The Women We Love to Hate, Mock, and Fear, and Why

by Sady Doyle

Pub Date: Sept. 20th, 2016
ISBN: 978-1-61219-563-6
Publisher: Melville House

How and why women are alternately idolized and then given hell for being the way they are.

Doyle examines society’s fascination with powerful and/or successful females who suddenly go off-kilter, becoming someone or doing something that is not in tune with how they had acted before. Nicki Minaj, Britney Spears, Amy Winehouse, Paris Hilton, and many more modern women are well-known in the media for their occasionally wild antics, and Doyle studies the buildup of their celebrity status and their crashing downfalls. She also goes back in time to the likes of Mary Wollstonecraft, who was more famous in her day for her illegitimate child and suicide attempts than for her books, or Billie Holiday, who broke all sorts of barriers and is equally known for her heroin addiction as for her music. As the author notes, a “trainwreck” is “not just the cost of sharing the wrong things, or of being Visible While Female. She’s a signpost pointing to what ‘wrong’ is, which boundaries we’re currently placing on femininity, which stories we’ll allow women to have….And, in her consistent violation of the accepted social codes—her ability to shock, to horrify, to upset, to draw down loud and powerful condemnation—she is a tremendously powerful force of cultural subversion.” But it is society’s fascination with all women, not just the celebrities, and the effect and pressures women constantly face that form the crux of Doyle’s shrewd narrative.
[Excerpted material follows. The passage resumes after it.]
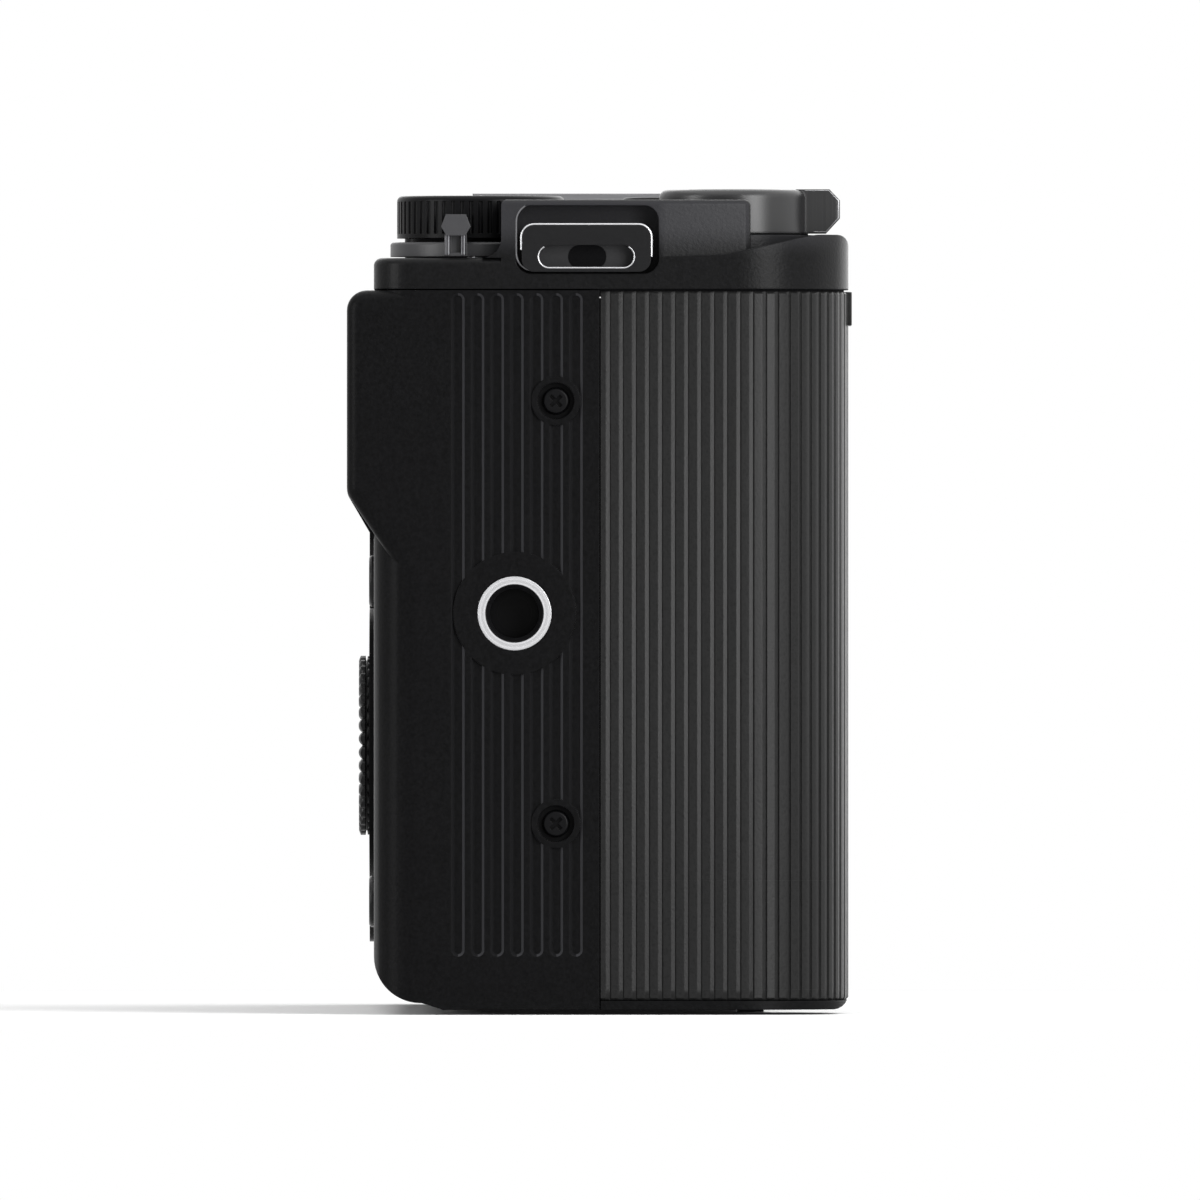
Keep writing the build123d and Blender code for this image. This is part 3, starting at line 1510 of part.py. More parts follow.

Throughout, she shows how any woman, thanks to the internet and especially social media, can now become an object of unwanted scrutiny. Fortunately, Doyle offers methods for women to fend off the endless observation, policing, and judgments, all of which are part of life for most women.

A well-rounded, thoughtful analysis of what can make and break a woman when she’s placed in the spotlight.